Major papers, like The New York Times, would publish the betting odds as a source of information, Romer said. But in the latter half of the 20th century, during the advent of scientific polling and a number of prohibitive gambling laws, election betting fell out of favor.

In recent years, prediction markets have brought election betting back. On the social media platform X, the Trump campaign, tech billionaire Elon Musk and pollster Nate Silver often post the latest presidential betting odds on Polymarket, an offshore prediction market U.S. citizens can only use illegally.

To date, $2.5 billion has been bet on the presidential election on Polymarket, which also gives the former president a 66% chance of election victory.
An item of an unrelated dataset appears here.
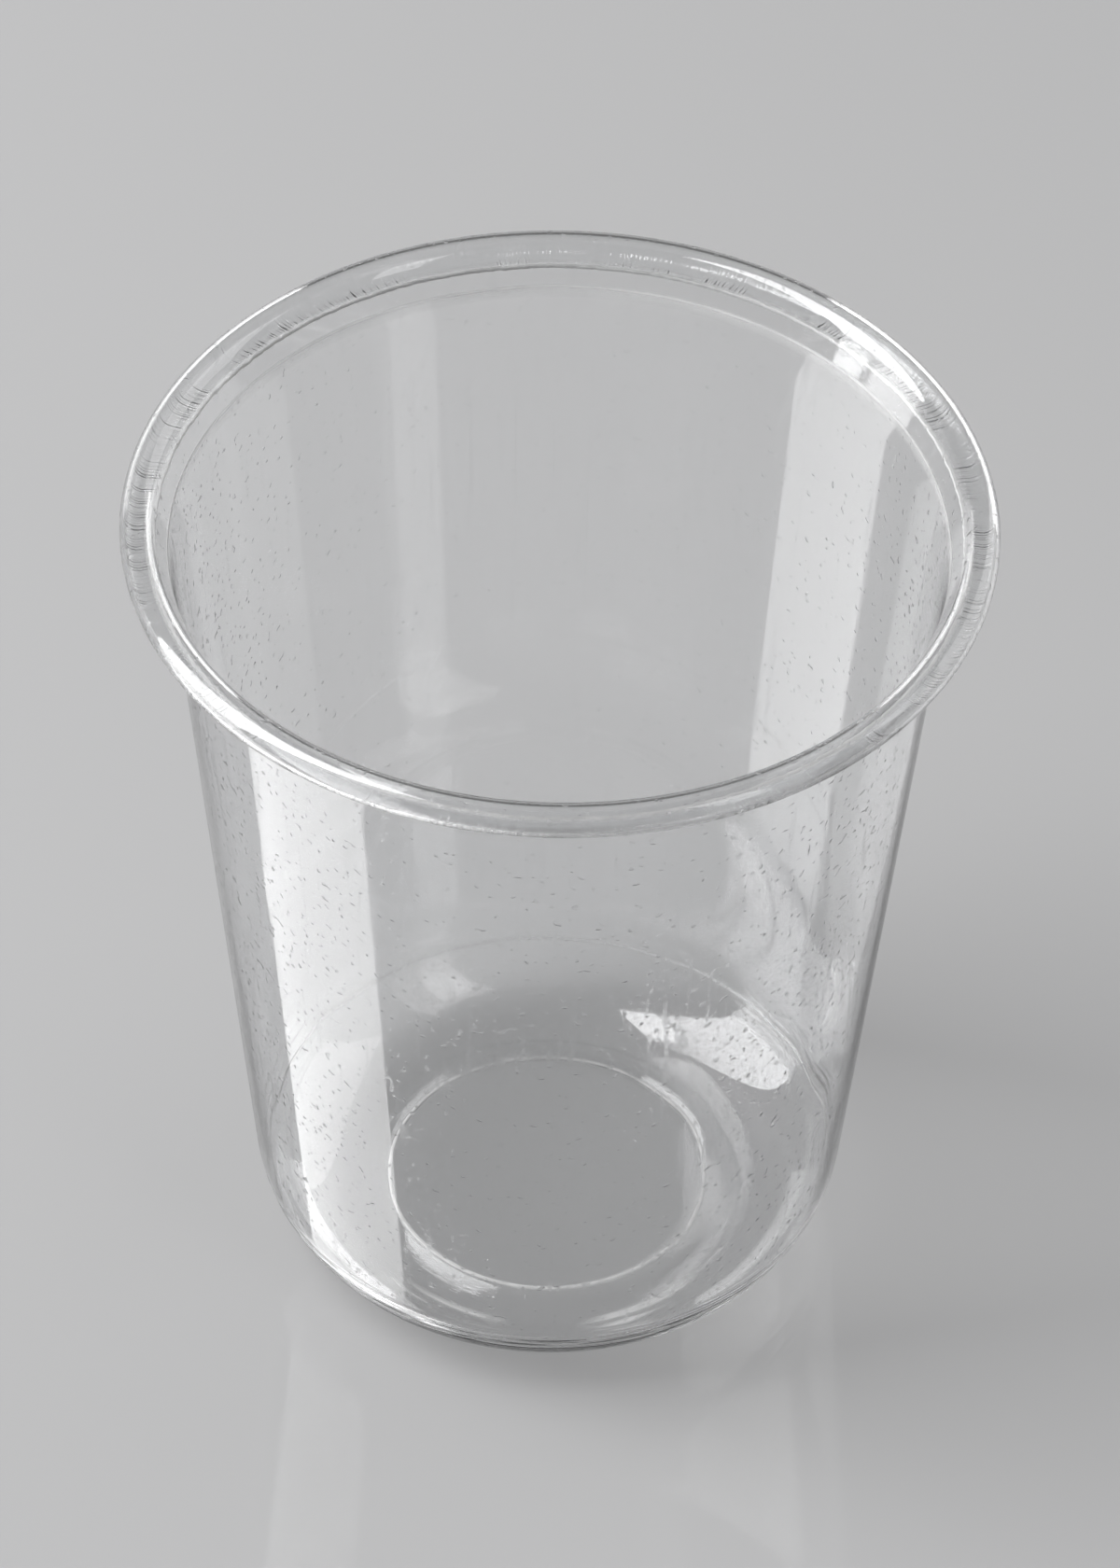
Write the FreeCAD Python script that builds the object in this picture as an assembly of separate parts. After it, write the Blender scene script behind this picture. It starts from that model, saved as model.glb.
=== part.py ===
import FreeCAD, Part
import math
import os

# Clear plastic tumbler: one thin moulded shell of revolution with a rolled rim.
# Millimetres, +Z up, origin at the middle of the base, on the surface it stands on.
# The section is drawn along the outer face of the sheet, from the axis of the cup
# to the cut edge under the roll, and the thickness is laid on its other side.

# Overall
height = 105.95
rim_radius = 47.5
wall = 0.4

# Rolled rim, hollow inside, and the gap that its cut edge keeps from the collar
roll_radius = 1.85
roll_end_degrees = -100
lip_gap = 0.3

# Sharp ring where the collar starts, inside and below the rim
ring_inset = 4.8
ring_drop = 4.9

# Bend at the top of the wall, and the draft of the straight wall below it
bend_rise = 4.0
bend_degrees = 4.5
draft_degrees = 5.5

# Rounded corner in two arcs that meet in a fine crease, set in from the wall's line
crease_height = 7.4
crease_inset = 0.8
upper_corner_rise = 4.1
lower_corner_radius = 12.5

# Narrow ring that the cup stands on, and the raised disc inside it, whose slope
# is steep at the disc and runs out towards the ring
foot_inset = 9.9
foot_width = 0.7
slope_run = 4.0
slope_sag = 0.25
disc_rise = 1.3


def point(radius, level):
    """A place on the section."""
    return FreeCAD.Vector(radius, 0, level)


def step(degrees, length=1):
    """A move on the section, at an angle from outward towards up."""
    angle = math.radians(degrees)
    return point(math.cos(angle), math.sin(angle)) * length


def right_of(way):
    """Unit step to the right of a way along the section."""
    return point(way.z, -way.x).normalize()


def arc(start, end, bulge):
    """An arc whose middle stands off its chord, to the right of the way along it."""
    middle = (start + end) / 2 + right_of(end - start) * bulge
    return Part.Arc(start, middle, end).toShape()


def arc_of_radius(start, end, radius):
    """An arc that bulges to the right, with a given radius."""
    half_chord = start.distanceToPoint(end) / 2
    return arc(start, end, radius - math.sqrt(radius ** 2 - half_chord ** 2))


def arc_to_tangent(start, end, end_degrees):
    """An arc that arrives at its end along a given direction."""
    chord = end - start
    half_turn = math.radians(end_degrees) - math.atan2(chord.z, chord.x)
    return arc(start, end, chord.Length / 2 * math.tan(half_turn / 2))


def ring_point():
    """Sharp ring where the bend of the wall ends and the collar starts."""
    return point(rim_radius - ring_inset, height - ring_drop)


def bend_point():
    """Foot of the bend, whose chord leans half-way between its two directions."""
    lean = math.radians(draft_degrees + bend_degrees / 2)
    return ring_point() - point(bend_rise * math.tan(lean), bend_rise)


def wall_point(level, inset=0):
    """A place on the straight line of the wall, or inside it."""
    bend = bend_point()
    drawn_in = (bend.z - level) * math.tan(math.radians(draft_degrees))
    return point(bend.x - drawn_in - inset, level)


def base_edges():
    """Raised disc, its slope and the narrow ring that the cup stands on."""
    foot_outer = wall_point(0, foot_inset)
    foot_inner = foot_outer - point(foot_width, 0)
    disc_edge = foot_inner - point(slope_run, -disc_rise)
    disc_middle = point(0, disc_rise)
    disc = Part.makeLine(disc_middle, disc_edge)
    slope = arc(disc_edge, foot_inner, slope_sag)
    foot = Part.makeLine(foot_inner, foot_outer)
    return [disc, slope, foot]


def wall_edges():
    """Corner, straight wall and the bend at its top."""
    foot_outer = wall_point(0, foot_inset)
    crease = wall_point(crease_height, crease_inset)
    corner_top = wall_point(crease_height + upper_corner_rise)
    wall_degrees = 90 - draft_degrees
    lower_corner = arc_of_radius(foot_outer, crease, lower_corner_radius)
    upper_corner = arc_to_tangent(crease, corner_top, wall_degrees)
    straight = Part.makeLine(corner_top, bend_point())
    bend = arc_to_tangent(bend_point(), ring_point(), wall_degrees - bend_degrees)
    return [lower_corner, upper_corner, straight, bend]


def rim_edges():
    """Collar that flares into the roll, the roll and the lip that ends it."""
    ring = ring_point()
    hollow_radius = roll_radius - wall
    centre = point(rim_radius - roll_radius, height - roll_radius)
    way = centre - ring
    collar_angle = math.atan2(way.z, way.x) + math.asin(hollow_radius / way.Length)
    roll_start_degrees = math.degrees(collar_angle) + 90
    roll_middle_degrees = (roll_start_degrees + roll_end_degrees) / 2
    roll_start = centre + step(roll_start_degrees, hollow_radius)
    roll_middle = centre + step(roll_middle_degrees, hollow_radius)
    roll_end = centre + step(roll_end_degrees, hollow_radius)
    collar = Part.makeLine(ring, roll_start)
    roll = Part.Arc(roll_start, roll_middle, roll_end).toShape()
    lip_way = step(roll_end_degrees - 90)
    off_collar = right_of(roll_start - ring)
    lip_length = (lip_gap - off_collar.dot(roll_end - ring)) / off_collar.dot(lip_way)
    lip = Part.makeLine(roll_end, roll_end + lip_way * lip_length)
    return [collar, roll, lip]


def build_cup():
    outer_face = Part.Wire(base_edges() + wall_edges() + rim_edges())
    section = outer_face.makeOffset2D(wall, fill=True, openResult=True)
    return section.revolve(point(0, 0), point(0, 1), 360)


os.makedirs("parts", exist_ok=True)
cup = build_cup()
cup.exportStep("parts/cup.step")
print("cup", cup.ShapeType, cup.isValid(), round(cup.Volume, 1), cup.optimalBoundingBox())
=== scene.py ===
from math import asin, atan2, cos, degrees, exp, hypot, pi, radians, sin, tan

import bpy
import numpy as np
from mathutils import Matrix, Vector


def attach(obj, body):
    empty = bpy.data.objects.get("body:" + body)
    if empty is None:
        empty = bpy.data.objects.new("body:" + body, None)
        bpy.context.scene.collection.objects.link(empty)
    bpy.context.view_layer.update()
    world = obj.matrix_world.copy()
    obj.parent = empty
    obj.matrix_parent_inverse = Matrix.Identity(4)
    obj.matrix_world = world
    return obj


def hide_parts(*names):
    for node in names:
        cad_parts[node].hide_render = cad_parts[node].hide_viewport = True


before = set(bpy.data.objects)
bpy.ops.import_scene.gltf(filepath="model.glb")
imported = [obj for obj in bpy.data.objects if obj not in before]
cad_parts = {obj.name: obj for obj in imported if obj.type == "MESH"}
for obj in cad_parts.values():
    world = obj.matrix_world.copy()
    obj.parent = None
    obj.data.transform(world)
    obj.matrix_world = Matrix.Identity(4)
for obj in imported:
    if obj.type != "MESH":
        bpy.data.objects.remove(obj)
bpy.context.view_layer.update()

scene = bpy.context.scene
mm = 0.001


# Shader maths

class Wire:                     # a socket that takes part in Python expressions
    def __init__(self, socket):
        self.socket = socket

    def maths(self, operation, *values):
        inputs = dict(enumerate(values))
        return Tree(self.socket.id_data).add("ShaderNodeMath", {"operation": operation}, inputs)

    def __add__(self, other):
        return self.maths("ADD", self, other)

    def __radd__(self, other):
        return self.maths("ADD", other, self)

    def __sub__(self, other):
        return self.maths("SUBTRACT", self, other)

    def __rsub__(self, other):
        return self.maths("SUBTRACT", other, self)

    def __mul__(self, other):
        return self.maths("MULTIPLY", self, other)

    def __rmul__(self, other):
        return self.maths("MULTIPLY", other, self)

    def size(self):
        return self.maths("ABSOLUTE", self)

    def highest(self, other):
        return self.maths("MAXIMUM", self, other)

    def clip(self, low, high):  # 0 at low, 1 at high, straight between
        return Tree(self.socket.id_data).add("ShaderNodeMapRange", {"clamp": True}, {
            "Value": self, "From Min": low, "From Max": high, "To Min": 0.0, "To Max": 1.0})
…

Suspicious activity has raised questions about the site's accuracy: Blockchain researchers cited by Fortune say there's evidence some one-third of the volume on Polymarket's presidential betting market is artificial.

Kalshi for the first time gives Americans a legal platform for their wagers, which CEO and co-founder Mansour argued offers voters accurate information, in contrast to political polling.

Rajiv Sethi, a professor of economics at Barnard College who has been studying these markets for years, said the "jury is still out" on whether prediction markets are better than traditional political polling — but it's close.

"They generate outputs that are actually quite competitive with the best models," Sethi said.

Affecting election outcomes?

Mansour, the CEO, said the goal is to broaden election betting to the general public, similar to the creative financial vehicles that are available to hedge risks for "high-net-worth individuals" at investment banks like Goldman Sachs, his former employer.

He gave the example of an environmental company protecting itself against the election of a candidate who proposes slashing climate change initiatives.

"People can now do something about it," Mansour said. "They can reduce their exposure and volatility towards events that they don't really have control over."

When asked about nefarious betting meant to falsely inflate the odds of a given candidate, Mansour said election markets are "self-correcting" because bettors will see an opportunity to make money on an inflated outcome.

"The only outcome is basically — the people who tried to manipulate in the first place lost a lot of money,” Mansour said during an interview conducted when the Kalshi odds mirrored those of public polls.

Mansour admitted election betting isn't a zero-risk proposition, but said Kalshi is federally regulated — meaning regulators would be able to intervene if someone tried to manipulate a market.

"Everything is super transparent and everyone can see anything you do and know your name and your address and what you're doing and the government is monitoring," Mansour said. "It feels like a pretty bad place to try to do any of these things."

Sethi, the Barnard professor, largely agreed, citing a 2012 case when an anonymous person bet $7 million to increase the odds of then-Republican presidential nominee Mitt Romney winning the election, and failed when other gamblers caught on. But Sethi said there still is a potential for manipulation.

"Your belief about whether a candidate is viable, is doing well, is likely to prevail, can affect things like fundraising, support, the enthusiasm, volunteer effort and so on," Sethi said. "These things can actually affect the actual outcome of the election."

'A huge mistake'

One week from Election Day, the Kalshi market favors Trump by over 30 percentage points — while most political polls show Harris and Trump statistically tied. This misalignment has raised questions about the accuracy of these markets.

Merkley, the Oregon senator, has opposed Kalshi from the start and proposed a bill in Congress to ban all election betting.

"Allowing election betting is a huge mistake," Merkley told NPR. "It turns elections from a place where you exercise your principles to where you exercise your pocketbook. It corrupts our American elections."

Beyond the moral challenge, Merkley said the law prohibits it. He says it's against Regulation 40.11 from the Commodity Futures Trading Commission, which prohibits trades on "terrorism, assassination, war, gaming, or an activity that is unlawful under any State or Federal law." The CFTC is fighting Kalshi in court.

"Gaming is betting on the outcome of a contest," Merkley said. "An election is a contest. These are not commodities. This is not oil. This is not silver."

Kalshi's Mansour said he knows election betting comes with a stigma of corruption, but argued the critique doesn't hold water.

"We fought for these markets not because we think they threaten election integrity," Mansour said. "On the contrary, we think they promote it."